As per a notification from the Ministry of Heavy Industries, the Machinery and Electrical Equipment Safety Omnibus Technical Regulation Order 2024 has been formally rescinded in public interest, effective January 14, 2026. With this withdrawal, mandatory certification and safety compliance requirements that were seen as restrictive by the industry now stand eliminated.

This step follows a series of earlier policy relaxations across the man made fibre value chain. Over the past few months, the government had withdrawn Quality Control Orders on polyester staple fibre, its raw materials and yarn, along with viscose fibre. These measures collectively improved access to essential inputs and reduced cost pressures for Textile manufacturers.

Industry associations have long maintained that competitive access to globally benchmarked machinery and raw materials is crucial for India to match the scale and efficiency of leading textile exporting nations. The removal of QCO norms is expected to support faster modernisation, higher productivity and better cost efficiency across spinning, weaving and knitting operations.
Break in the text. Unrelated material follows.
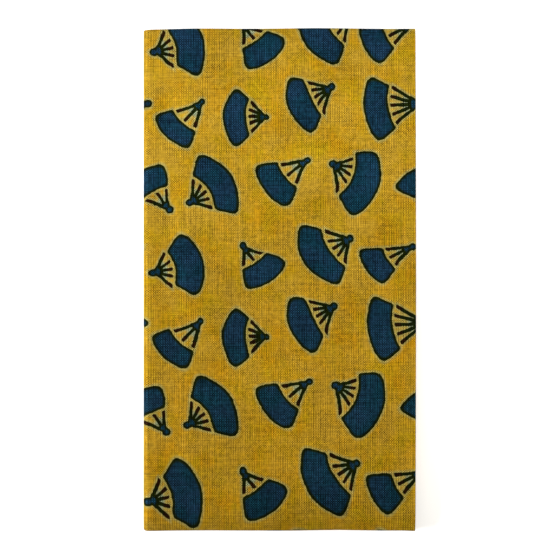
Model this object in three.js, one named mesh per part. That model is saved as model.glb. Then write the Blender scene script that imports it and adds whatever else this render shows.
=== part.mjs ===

Commenting on the development, Ashish Gujarati, past president of The Southern Gujarat Chamber of Commerce and Industry, said the permanent withdrawal of the order brings much needed policy clarity. He noted that with the uncertainty removed, textile companies can now plan phased, long term investments with greater confidence, particularly in advanced machinery and capacity expansion.

The move is aligned with the government vision of scaling the Indian textile and apparel industry to 250 billion dollars by 2030, including export potential of 100 billion dollars, by strengthening competitiveness across the entire value chain.